I guess I am looking for a more detailed analysis that there is a
problem to be fixed.  Yes, I would like more testing too, but we need
more testing in lots of areas, but it doesn't make it a TODO item.

I guess I am asking why this area needs more testing for spec
compliance.

--
  Bruce Momjian                        |  http://candle.pha.pa.us
  pgman@candle.pha.pa.us               |  (610) 359-1001
  +  If your life is a hard drive,     |  13 Roberts Road
  +  Christ can be your backup.        |  Newtown Square, Pennsylvania 19073

Re: BUG #1145: silent REVOKE failures

From
Fabien COELHO
Date:
Dear Bruce,

> > I see TODO items as wishes, and I'm not sure I can see what is wrong with
> > wishing better/full testing of postgresql data access controls and compare
> > the results with what is defined by the norm?
>
> I guess I am looking for a more detailed analysis that there is a
> problem to be fixed.  Yes, I would like more testing too, but we need
> more testing in lots of areas, but it doesn't make it a TODO item.
>
> I guess I am asking why this area needs more testing for spec
> compliance.

Ok. I can state new arguments and repeat old ones.

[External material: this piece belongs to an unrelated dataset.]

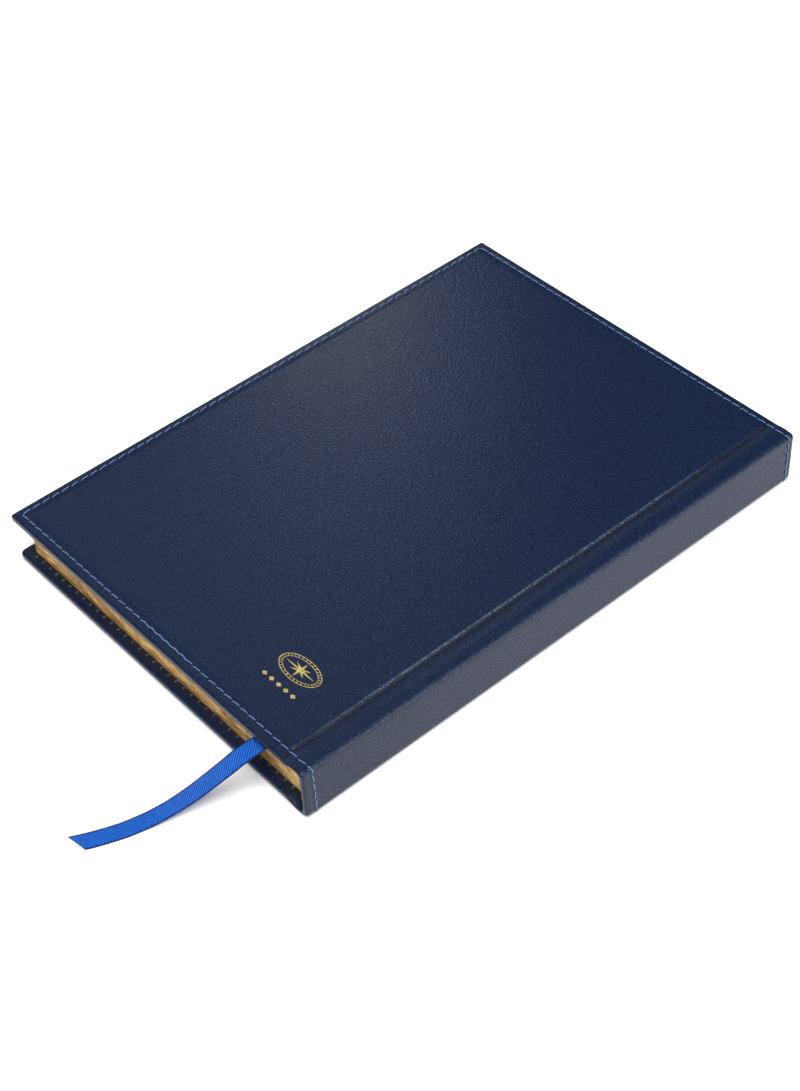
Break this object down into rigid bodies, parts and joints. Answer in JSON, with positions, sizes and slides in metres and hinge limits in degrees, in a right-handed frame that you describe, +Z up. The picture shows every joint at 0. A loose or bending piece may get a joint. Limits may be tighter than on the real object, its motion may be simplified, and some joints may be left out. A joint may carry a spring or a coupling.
{
  "type": "pilot logbook",
  "caption": "Case-bound book with padded leather covers, edge stitching, flat spine, gold page edges, hinged covers and leaves, and a ribbon marker.",
  "frame": {"origin": "centre of the closed book's footprint, on the surface that its front cover lies on, without the ribbon", "axes": "+X to the spine, +Y to the head of the book along the spine, +Z up out of the back cover"},
  "size_m": [0.172, 0.3042, 0.0234],
  "materials": {
    "cover_leather": "navy coated leather with a fine pebble grain, satin",
    "spine_leather": "the same navy coated leather, lighter where it is stretched over the spine",
    "seam_thread": "light blue twisted polyester thread",
    "foil": "gold stamping foil, satin",
    "board": "grey bookbinding board",
    "foam": "thin soft padding",
    "lining": "black lining cloth, matt",
    "endpaper": "cream endpaper",
    "gilt_edge": "cream paper with antique gold edges",
    "book_cloth": "open cotton gauze",
    "spine_kraft": "brown lining paper",
    "sewing": "white linen thread",
    "band_cloth": "blue and white striped band",
    "ribbon_satin": "royal blue twill-faced satin ribbon"
  },
  "bodies": {
    "front_cover": {"front_leather": "cover_leather", "front_padding": "foam", "front_board": "board", "front_lining": "lining", "front_joint_liner": "lining", "front_pastedown": "endpaper", "front_stitching": "seam_thread"},
    "book_block": {"spine_leather": "spine_leather", "spine_board": "board", "spine_lining": "lining", "spine_stitching": "seam_thread", "core_sections": "gilt_edge", "sewing_thread": "sewing", "spine_gauze": "book_cloth", "spine_paper": "spine_kraft", "head_band": "band_cloth", "tail_band": "band_cloth", "ribbon_inner": "ribbon_satin", "ribbon_tail": "ribbon_satin"},
    "back_cover": {"back_leather": "cover_leather", "back_padding": "foam", "back_board": "board", "back_lining": "lining", "back_joint_liner": "lining", "back_pastedown": "endpaper", "back_stitching": "seam_thread", "foil_star": "foil", "foil_bar": "foil"},
    "front_flyleaf": {"front_flyleaf": "endpaper"},
    "front_leaves_1": {"front_leaves_1": "gilt_edge"},
    "front_leaves_2": {"front_leaves_2": "gilt_edge"},
    "back_flyleaf": {"back_flyleaf": "endpaper"},
    "back_leaves_1": {"back_leaves_1": "gilt_edge"},
    "back_leaves_2": {"back_leaves_2": "gilt_edge"}
  },
  "joints": [
    {"name": "front_cover_fold", "type": "hinge", "parent": "front_cover", "child": "book_block", "pos_m": [0.0852, 0, 0.0008], "axis": [0, -1, 0], "range_deg": [-90, 0]},
    {"name": "back_cover_fold", "type": "hinge", "parent": "book_block", "child": "back_cover", "pos_m": [0.0852, 0, 0.0226], "axis": [0, 1, 0], "range_deg": [0, 178]},
    {"name": "front_flyleaf_turn", "type": "hinge", "parent": "book_block", "child": "front_flyleaf", "pos_m": [0.082, 0, 0.0039], "axis": [0, 1, 0], "range_deg": [-81.5, 0]},
    {"name": "front_leaves_1_turn", "type": "hinge", "parent": "book_block", "child": "front_leaves_1", "pos_m": [0.082, 0, 0.0039], "axis": [0, 1, 0], "range_deg": [-54.5, 0]},
    {"name": "front_leaves_2_turn", "type": "hinge", "parent": "book_block", "child": "front_leaves_2", "pos_m": [0.082, 0, 0.0039], "axis": [0, 1, 0], "range_deg": [-29.3, 0]},
    {"name": "back_flyleaf_turn", "type": "hinge", "parent": "book_block", "child": "back_flyleaf", "pos_m": [0.082, 0, 0.0195], "axis": [0, 1, 0], "range_deg": [0, 121.5]},
    {"name": "back_leaves_1_turn", "type": "hinge", "parent": "book_block", "child": "back_leaves_1", "pos_m": [0.082, 0, 0.0195], "axis": [0, 1, 0], "range_deg": [0, 82.4]},
    {"name": "back_leaves_2_turn", "type": "hinge", "parent": "book_block", "child": "back_leaves_2", "pos_m": [0.082, 0, 0.0195], "axis": [0, 1, 0], "range_deg": [0, 45]}
  ],
  "couplings": [
    {"joint": "front_flyleaf_turn", "follows": "front_cover_fold", "ratio": 0.9},
    {"joint": "front_leaves_1_turn", "follows": "front_cover_fold", "ratio": 0.6},
    {"joint": "front_leaves_2_turn", "follows": "front_cover_fold", "ratio": 0.32},
    {"joint": "back_flyleaf_turn", "follows": "back_cover_fold", "ratio": 0.68},
    {"joint": "back_leaves_1_turn", "follows": "back_cover_fold", "ratio": 0.46},
    {"joint": "back_leaves_2_turn", "follows": "back_cover_fold", "ratio": 0.25}
  ]
}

Because security is not really tested by users. If there is a problem in
SELECT, you would hear quite quickly about it.

Security looks like an important issue, but people/admin just assume that
it works properly. Probing the walls is not what the average user or admin
is expected to do with the DB anyway.

Moreover, the sql specs is quite contrived in the area, although I haven't
looked at others areas;-)

There were bugs in the past that where solved, there may be others yet
to be find, but there is no real validation, so a "make check" would not
notice if some old bugs is brought back, which goes with the next point:

If roles are to be implemented, is will touch this "sensitive" area, and
anyone should feel safer to accept such changes if deep exhaustive tests
are actually performed.

You juge what these arguments are worth wrt to justify a grand "TODO" item;-)
IMHO, this should be a prerequisite to adding "roles".